_PROBLEM TO SOLVE:_ Output the entries verbatim, including every line.

☆ ☆ ☆ ☆ ☆

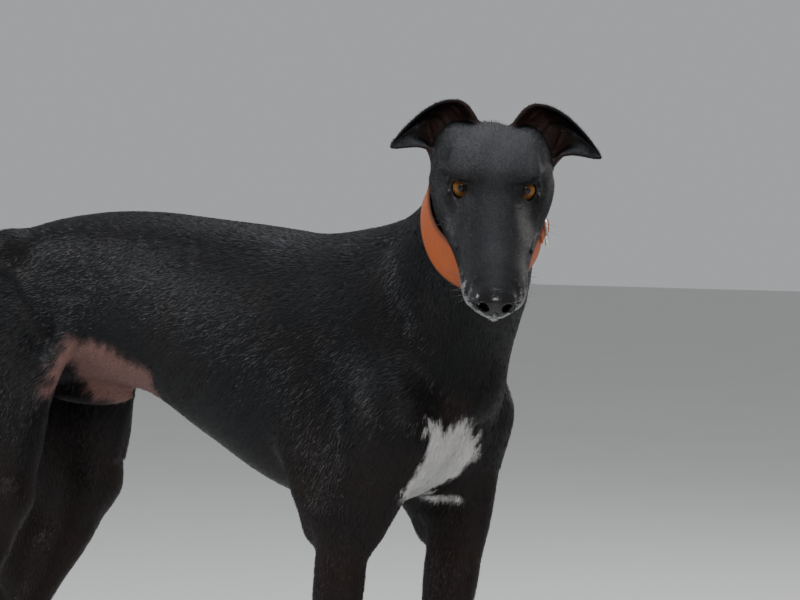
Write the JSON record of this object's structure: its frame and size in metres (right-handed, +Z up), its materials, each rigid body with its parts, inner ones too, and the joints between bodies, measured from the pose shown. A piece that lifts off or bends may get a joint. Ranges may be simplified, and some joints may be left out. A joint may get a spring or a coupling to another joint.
{
  "type": "greyhound",
  "caption": "Standing black greyhound with its head turned to its right, ears half raised, and a broad plain leather collar: a still, life-size model.",
  "frame": {"origin": "centre of the bounding box seen from above, at the level of the soles", "axes": "+X towards the shoulders from the rump, along the back; +Y to the dog's left; +Z up"},
  "size_m": [1.0964, 0.3887, 0.8046],
  "materials": {
    "coat": "short glossy black coat",
    "ear_coat": "short black coat, reddish brown inside the ear",
    "eye": "wet amber eye with a dark pupil",
    "collar_leather": "tan leather, satin",
    "ring_metal": "polished steel wire"
  },
  "bodies": {
    "root": {"torso": "coat", "neck": "coat", "head": "coat", "tail": "coat", "foreleg_left": "coat", "foreleg_right": "coat", "hindleg_left": "coat", "hindleg_right": "coat", "ear_left": "ear_coat", "ear_right": "ear_coat", "eye_left": "eye", "eye_right": "eye", "collar": "collar_leather", "collar_tab": "collar_leather", "collar_ring": "ring_metal"}
  },
  "joints": []
}
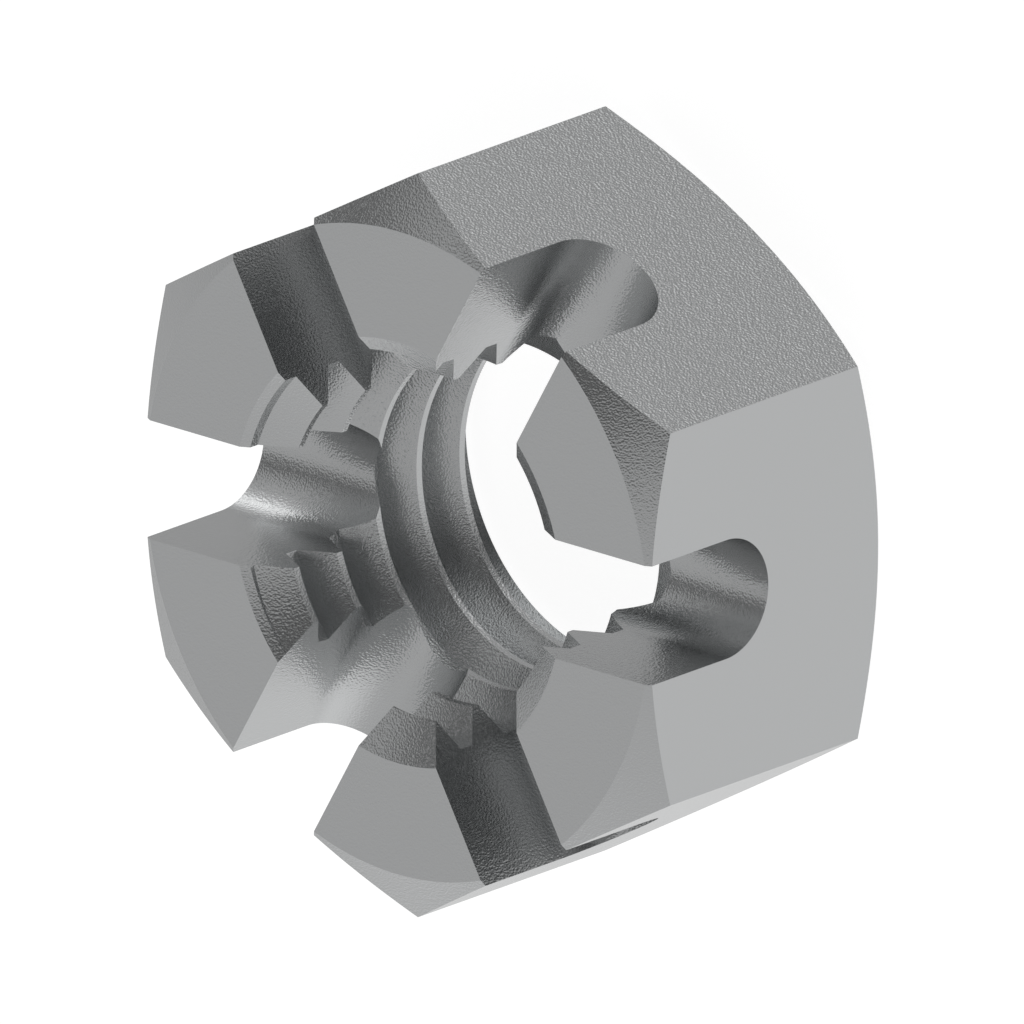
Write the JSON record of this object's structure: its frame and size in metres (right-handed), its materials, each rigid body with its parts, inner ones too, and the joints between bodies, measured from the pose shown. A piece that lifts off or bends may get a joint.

☆ ☆ ☆ ☆ ☆

_SOLUTION BELOW:_
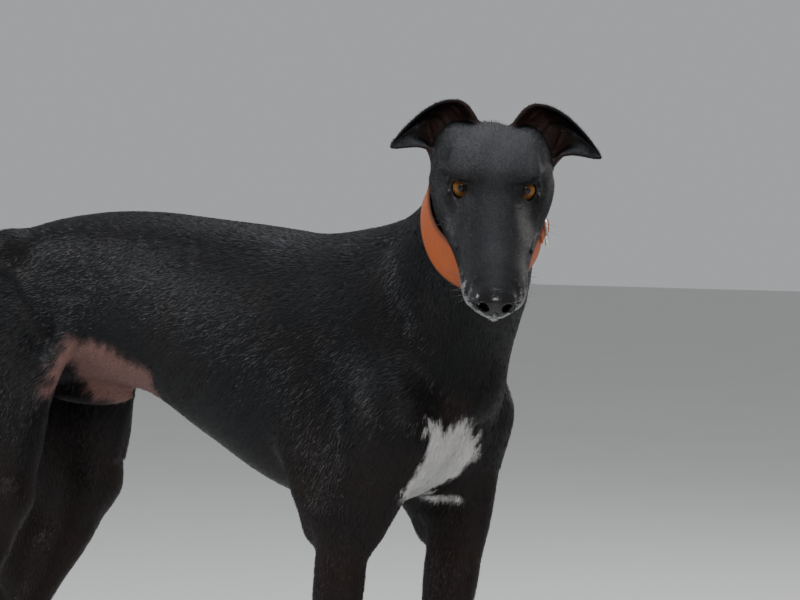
Write the JSON record of this object's structure: its frame and size in metres (right-handed, +Z up), its materials, each rigid body with its parts, inner ones too, and the joints between bodies, measured from the pose shown. A piece that lifts off or bends may get a joint. Ranges may be simplified, and some joints may be left out. A joint may get a spring or a coupling to another joint.
{
  "type": "greyhound",
  "caption": "Standing black greyhound with its head turned to its right, ears half raised, and a broad plain leather collar: a still, life-size model.",
  "frame": {"origin": "centre of the bounding box seen from above, at the level of the soles", "axes": "+X towards the shoulders from the rump, along the back; +Y to the dog's left; +Z up"},
  "size_m": [1.0964, 0.3887, 0.8046],
  "materials": {
    "coat": "short glossy black coat",
    "ear_coat": "short black coat, reddish brown inside the ear",
    "eye": "wet amber eye with a dark pupil",
    "collar_leather": "tan leather, satin",
    "ring_metal": "polished steel wire"
  },
  "bodies": {
    "root": {"torso": "coat", "neck": "coat", "head": "coat", "tail": "coat", "foreleg_left": "coat", "foreleg_right": "coat", "hindleg_left": "coat", "hindleg_right": "coat", "ear_left": "ear_coat", "ear_right": "ear_coat", "eye_left": "eye", "eye_right": "eye", "collar": "collar_leather", "collar_tab": "collar_leather", "collar_ring": "ring_metal"}
  },
  "joints": []
}
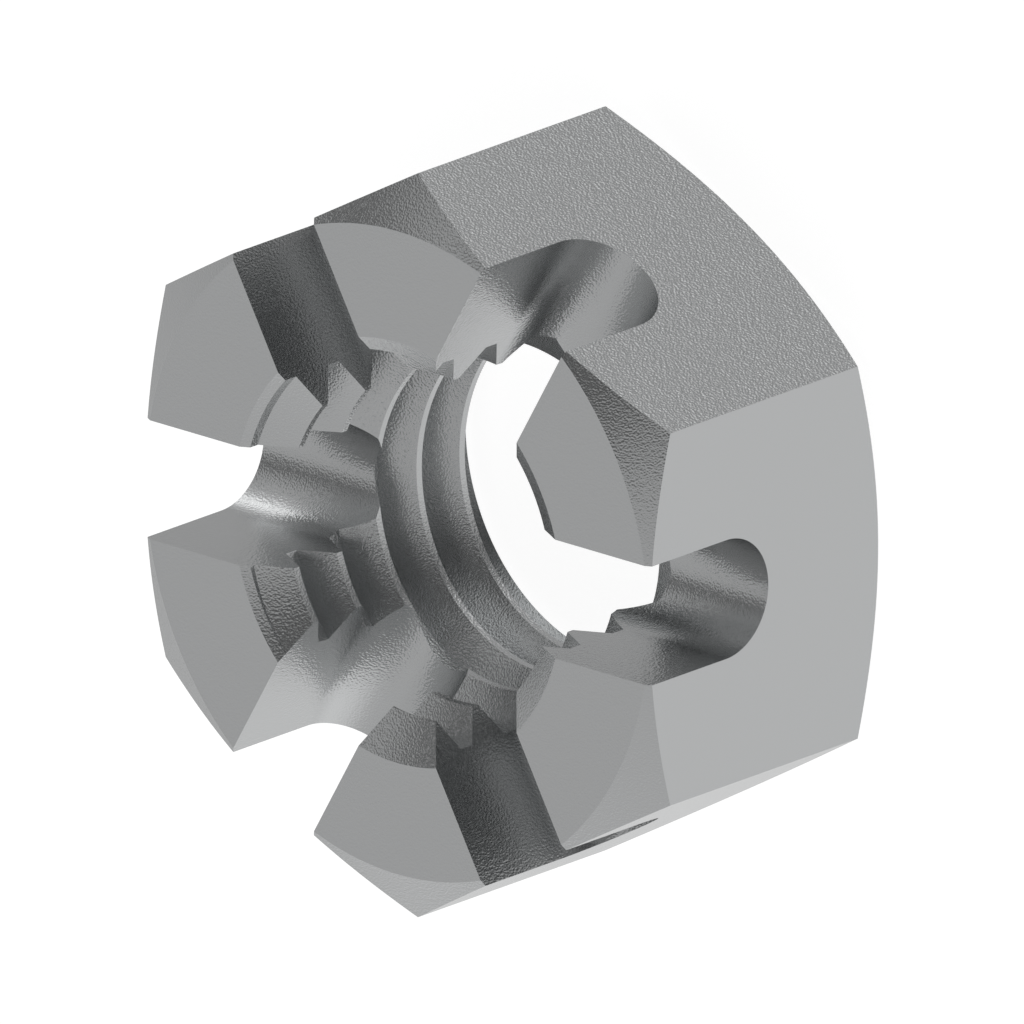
Write the JSON record of this object's structure: its frame and size in metres (right-handed), its materials, each rigid body with its parts, inner ones too, and the joints between bodies, measured from the pose shown. A piece that lifts off or bends may get a joint.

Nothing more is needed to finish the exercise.